Although revenue growth was just 3% year-on-year at $14.1bn and container volumes were up only 1.4%, operating profit jumped 84% year-on-year to $867.8m, helped by accounting revisions to the previous year’s results but complicated by higher depreciation charges. Earnings Before Interest and Tax (EBIT) were up 73% at $908.3m whilst a stable interest burden meant that the increase in operating profits went directly to the bottom line, with Group profit leaping to $417m, a 670% rise. The new IFRS rules concerning leasing costs seems to have flattered the results.
Fuel played a role in Hapag Lloyd’s result. Overall spending on fuel was down by 7%, but this is a complex number in an environment of changing fuel regulations. Other operational costs also had an effect with areas such as vessel costs haulage costs falling noticeably, although this was offset by higher depreciation in areas such as the container fleet.
Freight rates were reasonable, with an increase over the year of 2.7% whilst the overall growth in container volumes was a very moderate 1.4%, with the highlight being a 2.8% growth in intra-Asian trade.
Overall Hapag Lloyd is deleveraging financially, although the COVID-19 crisis is encouraging an emphasis on cash.

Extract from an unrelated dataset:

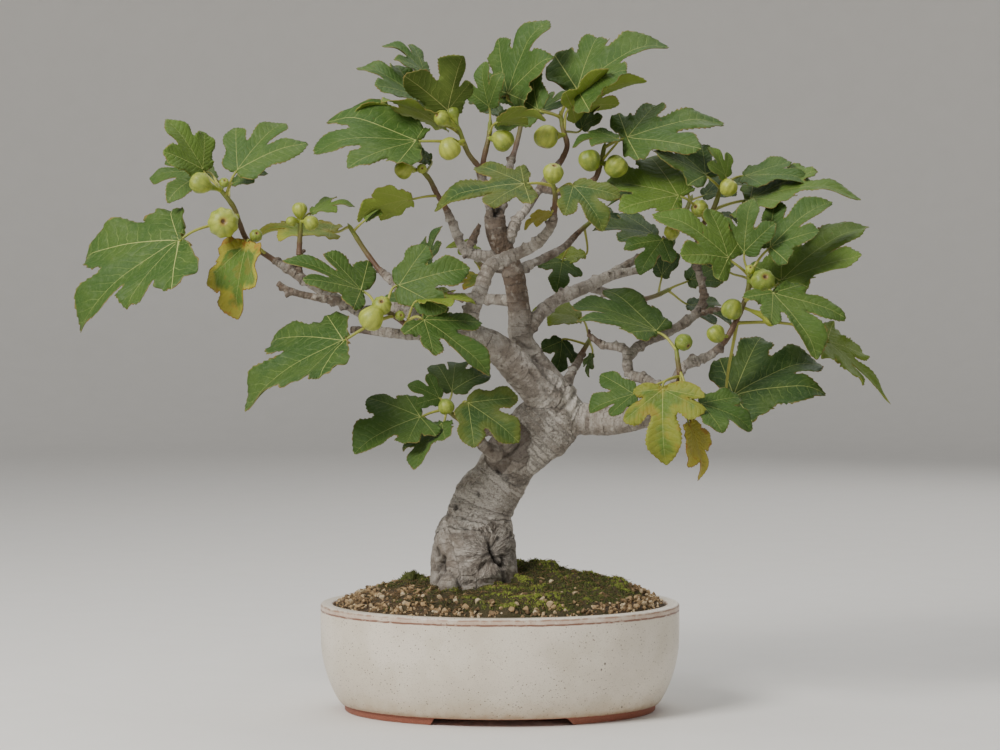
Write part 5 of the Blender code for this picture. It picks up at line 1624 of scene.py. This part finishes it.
def bent_blade(name, form, lift, seed, materials):
    """A leaf's blade in a mesh of its own, bent in millimetres, with an upper and a lower face."""
    frame_here, size, lobes = leaf_pose(form)
    small = size < SMALL_LEAF
    tips, lobes = (LOBE_TIPS[1:4], lobes[1:4]) if small else (LOBE_TIPS, lobes)
    kind = seed % COMMON_KINDS if form["kind"] is None else form["kind"]
    flat = three[min(kind, BROAD)] if small else five[kind]
    old = [lobe_angle(tip) for tip in tips]
    new = [lobe_angle(tip) for tip in lobes]
    ratios = [new_tip.length / Vector(tip).length for new_tip, tip in zip(lobes, tips)]
    from_angles = [-math.pi, *old, math.pi]
    to_angles = [-math.pi, *new, math.pi]
    lengths = [1.0, *ratios, 1.0]
    phase = [noise.cell_vector(Vector((seed, k, 0.5))).x * math.tau for k in range(4)]
    mesh = flat.copy()
    waves = 0.010 + 0.012 * (noise.cell(Vector((seed, 9.5, 0.5))) % 1.0)
    for vertex, margin in zip(mesh.vertices, flat.attributes["margin"].data):
        point = stretched(vertex.co, from_angles, to_angles, lengths)
        angle = lobe_angle(point)
        near = min(new, key=lambda a: abs(a - angle))
        along_lobe = point.length * math.cos(angle - near)
        across_lobe = abs(point.length * math.sin(angle - near))
        rise = blade_rise(point.x, point.y, lift)
        rise += LOBE_FOLD * (math.sqrt(across_lobe**2 + 0.0009) - 0.03) * smooth(along_lobe, 0.25, 0.6)
        rise -= LOBE_DROOP * smooth(along_lobe, 0.55, 1.05) ** 2 * (1 + 0.5 * math.sin(phase[0]))
        rim = smooth(RIM_WIDTH - margin.value, 0.0, RIM_WIDTH)
        rise += waves * rim * (math.sin(11 * angle + phase[1]) + 0.7 * math.sin(23 * angle + phase[2]))
        quilt = (along_lobe - 0.8 * across_lobe - 0.5 * across_lobe**2) / 0.085
        rise += 0.0018 * math.sin(math.tau * quilt) * smooth(across_lobe, 0.015, 0.05) * (1 - rim)
        rise += 0.012 * noise.noise(Vector((point.x * 3 + seed, point.y * 3, 0)))
        vertex.co = frame_here @ Vector((point.x * size, point.y * size, rise * size))
    for material in materials:
        mesh.materials.append(material)
    write(mesh, "tone", [form["tone"]] * len(mesh.vertices))
    write(mesh, "scorch", [form["scorch"]] * len(mesh.vertices))
    sheet = to_scene(name, mesh)
    thick = sheet.modifiers.new("thickness", "SOLIDIFY")
    thick.thickness = BLADE_THICK
    thick.offset = 0.0
    thick.material_offset = 1
    thick.material_offset_rim = 1
    applied(sheet)
    made = sheet.data
    bpy.data.objects.remove(sheet)
    return made, frame_here, size


# %% [markdown]
# A leaf stalk springs from the shoot and runs into the blade's notch. It leaves the blade along its
# midrib and swings round to the joint, which one Bezier curve draws. It thickens towards the shoot. The
# shoot itself is brown where it is last year's wood, turns green towards the tip and ends in the pointed
# bud that all figs have.

# %% Stalks, shoots and buds
PETIOLE_RADIUS = 1.6
SHOOT_RADIUS = 3.3
SHOOT_TIP_RADIUS = 2.3
BUD_LENGTH = 6.0
STEM_SLOT, FIG_SLOT = 2, 3


def stalk_path(frame_here, size, lift, joint):
    """Points from the blade's notch back to the joint, leaving the blade along its midrib."""
    start = frame_here @ Vector((0.0, NOTCH * size, blade_rise(0.0, NOTCH, lift) * size))
    back = -(frame_here.to_3x3() @ Vector((0.0, 1.0, 0.0))).normalized()
    reach = (joint - start).length
    facing = back.dot(joint - start) / reach
    push = (0.14 + 0.2 * max(0.0, facing)) * reach
    bends = [start, start + back * push, joint.lerp(start, 0.3) + Vector((0, 0, 0.06 * reach)), joint]
    points = [start - back * 0.06 * size]
    for i in range(15):
        t = i / 14
        s = 1.0 - t
        points.append(s**3 * bends[0] + 3 * s * s * t * bends[1] + 3 * s * t * t * bends[2] + t**3 * bends[3])
    return points


def shoot_path(name, rest):
    """A young shoot's points: from inside its limb's end to the root of its bud."""
    before, end = (seen(*knot[:3]) for knot in LIMBS[name][-2:])
    onward = (end - before).normalized()
    path = [end + onward * GAP, end + onward * 3.0, *(seen(*point) for point in rest)]
    return [*path, path[-1] + (path[-1] - path[-2]).normalized() * BUD_LENGTH]


def along(path, part):
    """The point a part of the way along a path, from 0 to 1."""
    lengths = [(b - a).length for a, b in zip(path, path[1:])]
    left = part * sum(lengths)
    for a, b, length in zip(path, path[1:], lengths):
        if left <= length:
            return a.lerp(b, left / length)
        left -= length
    return path[-1].copy()


def tube_mesh(points, radii, sides, tones):
    """A closed tube as a mesh, with a tone at each of its points."""
    bm = bmesh.new()
    layer = bm.verts.layers.float.new("tone")
    rings = sweep(bm, points, radii, sides)
    bmesh.ops.recalc_face_normals(bm, faces=bm.faces)
    for ring, tone in zip(rings, tones):
        for vertex in ring:
            vertex[layer] = tone
    for face in bm.faces:
        face.material_index = STEM_SLOT
    return mesh_from("tube", bm)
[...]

Of course, the extreme movements in monetary policy may have effects here, and with interest rates crashing to zero the optimum level of debt may change.
Furthermore, the COVID-19 issue makes future prospects well-nigh impossible to estimate. Before the crisis Hapag-Lloyd was optimistic that less capacity entering the market would have supported freight rates. It might be possible that unless the global fleet is shrunk rapidly and quickly there will be a collapse in rates possible followed by a violent correction upwards driven by the restocking behaviour.